My initial patch provides both (cpu-based and mask-based). I will remove
one method if feedback seconds this assumption.

> It could be argued that the whole idea is wrong - that we're putting
> restrictions upon the implementation of alloc_percpu(). After all, an
> implementation at present could do
> alloc_percpu(size):
> size = roundup(size, L1_CACHE_SIZE);
> ret = kmalloc(size*NR_CPUS + sizeof(int));
> *(int *)ret = size;
> per_cpu_ptr(ptr, cpu):
> (void *)((int *)ptr + (*((int *)ptr) * cpu))
> or whatever. The API additions which are being proposed here make that
> impossible. Or at least, more complex and slower.

I don't think so.

> Is it reasonable to assume that all implementations will, for all time,
> include at least one layer of indirection? After all, the above would be a
> feasible implementation for non-NUMA SMP. It's just as many derefs though.
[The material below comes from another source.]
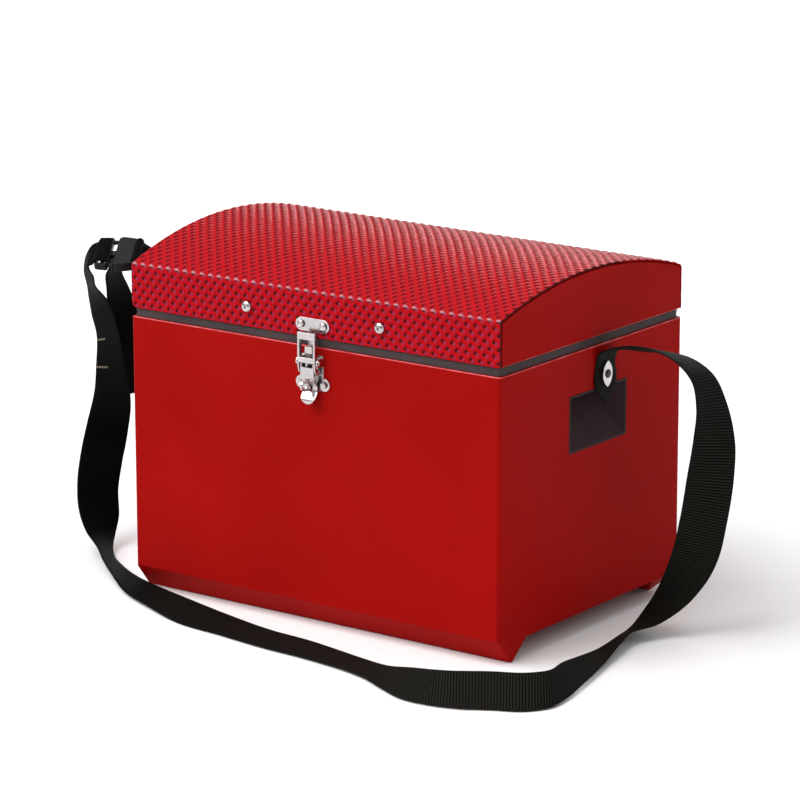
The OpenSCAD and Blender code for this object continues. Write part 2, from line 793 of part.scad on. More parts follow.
module anchor_washers() {
    color([0.7, 0.7, 0.72]) in_frame() both_sides() difference() {
        translate([half_w - shell_t - washer_t, anchor_y, anchor_z]) rotate([0, 90, 0])
            cylinder(h = washer_t, r = washer_r);
        anchor_holes(anchor_rivet_r);
    }
}

// Rivet hole through webbing at one side
module strap_hole(side) {
    translate([side * half_w, anchor_y, anchor_z]) rotate([0, 90, 0])
        cylinder(h = 12, r = anchor_rivet_r, center = true);
}

module shoulder_strap() {
    color([0.06, 0.06, 0.06]) in_frame() difference() {
        webbing(strap_route);
        strap_hole(1);
    }
}

module strap_tail() {
    color([0.06, 0.06, 0.06]) in_frame() webbing(tail_route);
}

module strap_stub() {
    color([0.06, 0.06, 0.06]) in_frame() difference() {
        webbing(stub_route);
        strap_hole(-1);
    }
}

// Buckle's own frame: X towards the box, Y across the webbing, Z out of its face
module at_buckle() {
    translate(buckle_at) rotate([buckle_tilt, 0, buckle_turn]) children();
}

module buckle_socket() {
    color([0.08, 0.08, 0.08]) in_frame() at_buckle() difference() {
        translate([0, -buckle_w / 2, -buckle_t / 2]) cube([socket_l, buckle_w, buckle_t]);
        translate([-1, -buckle_w / 2 + 2, -buckle_t / 2 + 2])
            cube([socket_l - 6, buckle_w - 4, buckle_t - 4]);
        translate([socket_l - 5, -strap_w / 2 - 1, -buckle_t]) cube([3, strap_w + 2, buckle_t * 2]);
    }
}

// Ladder for the webbing, two side arms that snap into the socket and a guide between them
module buckle_prongs() {
    ladder_t = buckle_t - 2;
    color([0.08, 0.08, 0.08]) in_frame() at_buckle() {
        difference() {
            translate([-prong_l, -buckle_w / 2, -ladder_t / 2])
                cube([prong_l - prong_gap, buckle_w, ladder_t]);
            for (x = [-prong_l + 2.5, -prong_l + 8])
                translate([x, -strap_w / 2 - 1, -buckle_t]) cube([3, strap_w + 2, buckle_t * 2]);
        }
        for (side = [-1, 1])
            translate([-prong_gap - 1, side * (buckle_w / 2 - 2 - arm_w / 2) - arm_w / 2, -arm_t / 2])
                cube([prong_gap + socket_l - 9, arm_w, arm_t]);
        translate([-prong_gap - 1, -arm_w, -arm_t / 2]) cube([prong_gap + socket_l - 12, arm_w * 2, arm_t]);
    }
}

body_shell();
body_foam();
inner_liner();
rim_gasket();
grip_cup_left();
grip_cup_right();
lid_shell();
lid_cover();
lid_foam();
lid_liner();
lid_rivets();
hinge_leaf_body();
hinge_leaf_lid();
hinge_pin();
hinge_rivets_body();
hinge_rivets_lid();
latch_base();
latch_base_rivets();
lever_pin();
latch_lever();
claw_pin();
latch_claw();
latch_keeper();
keeper_rivets();
anchor_plate_left();
anchor_plate_right();
anchor_rivets();
anchor_washers();
shoulder_strap();
strap_tail();
strap_stub();
buckle_socket();
buckle_prongs();
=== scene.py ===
"""Looks for the cool box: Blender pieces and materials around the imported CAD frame."""
import json
import math

import bmesh
import bpy
import numpy as np
from mathutils import Matrix, Vector


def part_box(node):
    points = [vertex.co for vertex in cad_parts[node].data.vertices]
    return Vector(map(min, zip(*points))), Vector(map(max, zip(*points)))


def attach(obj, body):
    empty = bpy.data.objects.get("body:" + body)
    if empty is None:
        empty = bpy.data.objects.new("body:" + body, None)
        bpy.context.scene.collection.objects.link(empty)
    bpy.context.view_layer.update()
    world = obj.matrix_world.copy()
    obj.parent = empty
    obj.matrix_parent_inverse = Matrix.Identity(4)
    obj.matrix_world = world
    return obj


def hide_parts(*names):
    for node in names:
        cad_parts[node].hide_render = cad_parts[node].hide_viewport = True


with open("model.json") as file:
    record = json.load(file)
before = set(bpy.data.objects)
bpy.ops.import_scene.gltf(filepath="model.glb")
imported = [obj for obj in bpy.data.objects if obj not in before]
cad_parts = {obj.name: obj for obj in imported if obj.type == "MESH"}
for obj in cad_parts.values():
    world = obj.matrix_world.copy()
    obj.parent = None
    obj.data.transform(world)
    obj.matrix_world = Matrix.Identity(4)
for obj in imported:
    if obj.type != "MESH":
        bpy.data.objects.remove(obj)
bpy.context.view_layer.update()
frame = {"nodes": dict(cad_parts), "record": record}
NODES = frame["nodes"]
MM = 0.001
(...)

An enhanced API doesn't need to expose how per-cpu data is actually
organised, i.e. struct percpu_data. That is, archs are still free to
implement per-cpu data in different ways.

The patch allows to make the dynamic allocation, or removal,
respectively, of per-cpu data a two-stage process:

a1) initial (partial) allocation
a2) further population as needed (i.e. when CPU is coming online)

b1) (partial) depopulation as needed (i.e. when CPU is going offline)
b2) final removal

If some arch-optimisation hindered changing objects at run time, well,
a2) and b1 would be just NOPs, leaving all the work to a1) and b2). The
performance of per_cpu_ptr() won't be affected, anyway.

Does this address your qualms?

> hmm. 1k of memory isn't much. How much memory will all this _really_ save?

1k for a single (sample) object doesn't sound that much.
But how big will (statistic) ojects really be? I can't tell.
And how many objects will be there? I don't know.

'grep -r CPU_UP_PREPARE' indicates that there are people who are worried
about memory consumption of (unused) per-cpu data.